» **Data segment**
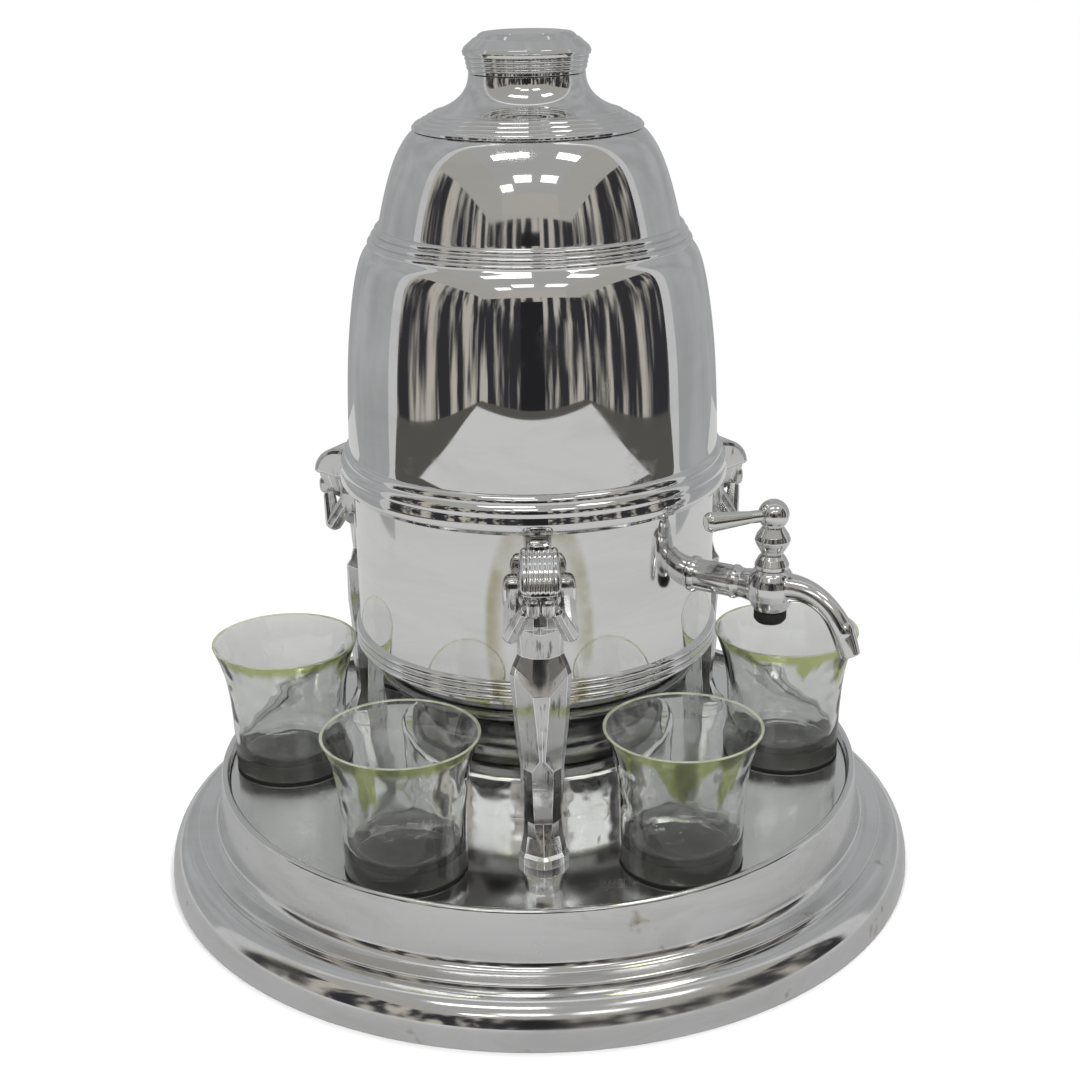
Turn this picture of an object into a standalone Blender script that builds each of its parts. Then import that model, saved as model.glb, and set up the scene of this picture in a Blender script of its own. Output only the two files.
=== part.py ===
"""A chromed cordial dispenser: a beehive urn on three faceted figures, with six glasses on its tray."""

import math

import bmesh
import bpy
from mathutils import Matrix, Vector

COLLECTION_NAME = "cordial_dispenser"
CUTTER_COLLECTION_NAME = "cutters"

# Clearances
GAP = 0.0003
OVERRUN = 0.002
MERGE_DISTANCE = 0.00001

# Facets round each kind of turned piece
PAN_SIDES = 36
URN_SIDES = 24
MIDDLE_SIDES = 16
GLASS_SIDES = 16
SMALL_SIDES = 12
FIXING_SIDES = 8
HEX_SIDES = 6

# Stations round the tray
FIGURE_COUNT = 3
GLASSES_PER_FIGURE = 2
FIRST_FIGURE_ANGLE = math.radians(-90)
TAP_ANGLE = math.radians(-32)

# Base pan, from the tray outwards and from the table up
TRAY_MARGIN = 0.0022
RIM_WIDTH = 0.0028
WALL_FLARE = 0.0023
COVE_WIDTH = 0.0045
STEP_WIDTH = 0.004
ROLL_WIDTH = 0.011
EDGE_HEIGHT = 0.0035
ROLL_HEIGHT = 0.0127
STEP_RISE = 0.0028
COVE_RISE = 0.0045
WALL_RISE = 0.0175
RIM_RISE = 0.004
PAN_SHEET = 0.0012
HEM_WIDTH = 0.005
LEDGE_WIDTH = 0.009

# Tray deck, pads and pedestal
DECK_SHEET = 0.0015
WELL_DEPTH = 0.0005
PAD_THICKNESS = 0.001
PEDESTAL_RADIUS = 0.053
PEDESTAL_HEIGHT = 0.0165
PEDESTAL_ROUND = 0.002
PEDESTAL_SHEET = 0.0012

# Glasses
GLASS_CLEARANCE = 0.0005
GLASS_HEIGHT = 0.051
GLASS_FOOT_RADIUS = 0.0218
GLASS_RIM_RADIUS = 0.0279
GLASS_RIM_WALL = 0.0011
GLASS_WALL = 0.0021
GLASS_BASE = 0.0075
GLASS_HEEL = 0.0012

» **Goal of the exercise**
Take the lines above and print them exactly.

» **Result of this task**
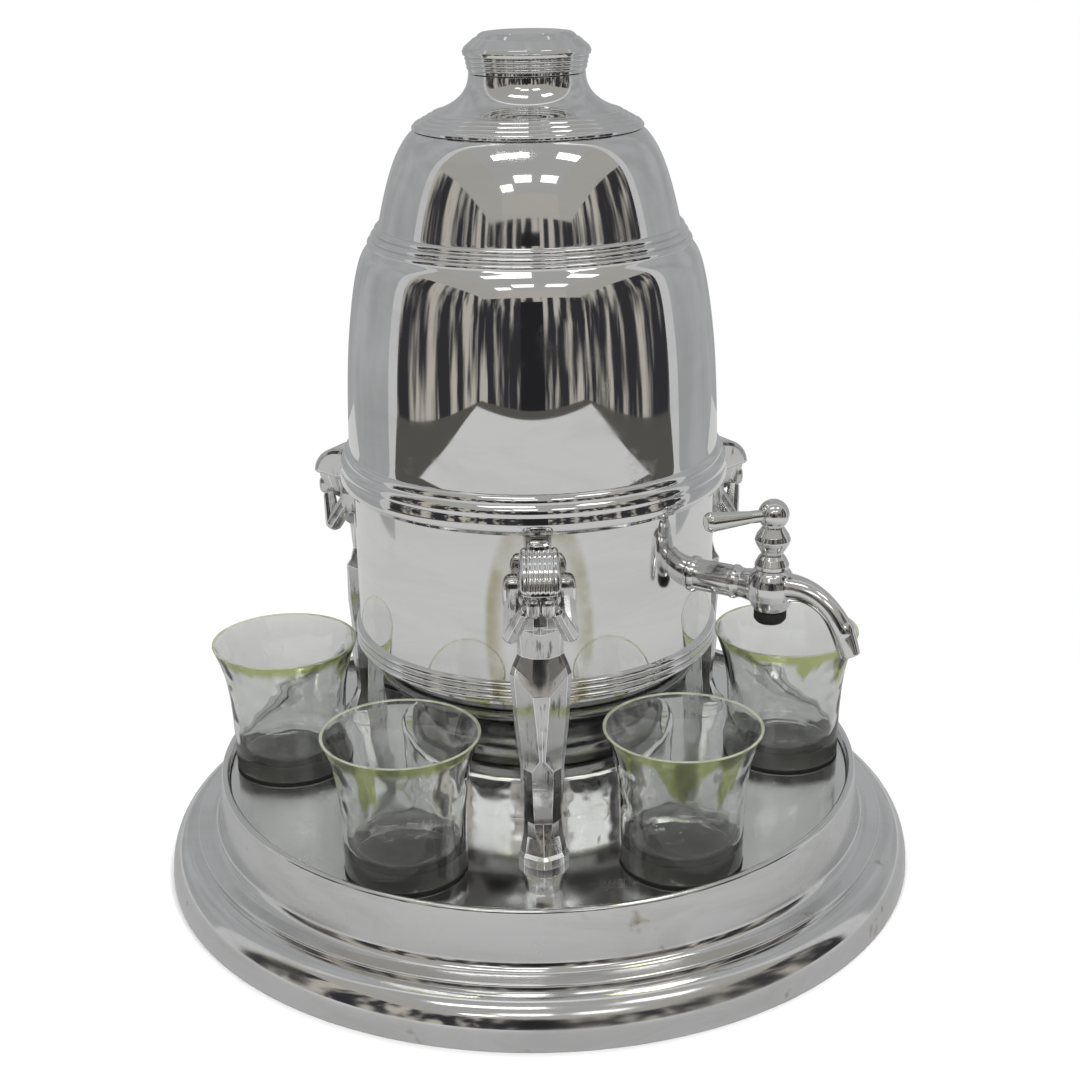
Turn this picture of an object into a standalone Blender script that builds each of its parts. Then import that model, saved as model.glb, and set up the scene of this picture in a Blender script of its own. Output only the two files.
=== part.py ===
"""A chromed cordial dispenser: a beehive urn on three faceted figures, with six glasses on its tray."""

import math

import bmesh
import bpy
from mathutils import Matrix, Vector

COLLECTION_NAME = "cordial_dispenser"
CUTTER_COLLECTION_NAME = "cutters"

# Clearances
GAP = 0.0003
OVERRUN = 0.002
MERGE_DISTANCE = 0.00001

# Facets round each kind of turned piece
PAN_SIDES = 36
URN_SIDES = 24
MIDDLE_SIDES = 16
GLASS_SIDES = 16
SMALL_SIDES = 12
FIXING_SIDES = 8
HEX_SIDES = 6

# Stations round the tray
FIGURE_COUNT = 3
GLASSES_PER_FIGURE = 2
FIRST_FIGURE_ANGLE = math.radians(-90)
TAP_ANGLE = math.radians(-32)

# Base pan, from the tray outwards and from the table up
TRAY_MARGIN = 0.0022
RIM_WIDTH = 0.0028
WALL_FLARE = 0.0023
COVE_WIDTH = 0.0045
STEP_WIDTH = 0.004
ROLL_WIDTH = 0.011
EDGE_HEIGHT = 0.0035
ROLL_HEIGHT = 0.0127
STEP_RISE = 0.0028
COVE_RISE = 0.0045
WALL_RISE = 0.0175
RIM_RISE = 0.004
PAN_SHEET = 0.0012
HEM_WIDTH = 0.005
LEDGE_WIDTH = 0.009

# Tray deck, pads and pedestal
DECK_SHEET = 0.0015
WELL_DEPTH = 0.0005
PAD_THICKNESS = 0.001
PEDESTAL_RADIUS = 0.053
PEDESTAL_HEIGHT = 0.0165
PEDESTAL_ROUND = 0.002
PEDESTAL_SHEET = 0.0012

# Glasses
GLASS_CLEARANCE = 0.0005
GLASS_HEIGHT = 0.051
GLASS_FOOT_RADIUS = 0.0218
GLASS_RIM_RADIUS = 0.0279
GLASS_RIM_WALL = 0.0011
GLASS_WALL = 0.0021
GLASS_BASE = 0.0075
GLASS_HEEL = 0.0012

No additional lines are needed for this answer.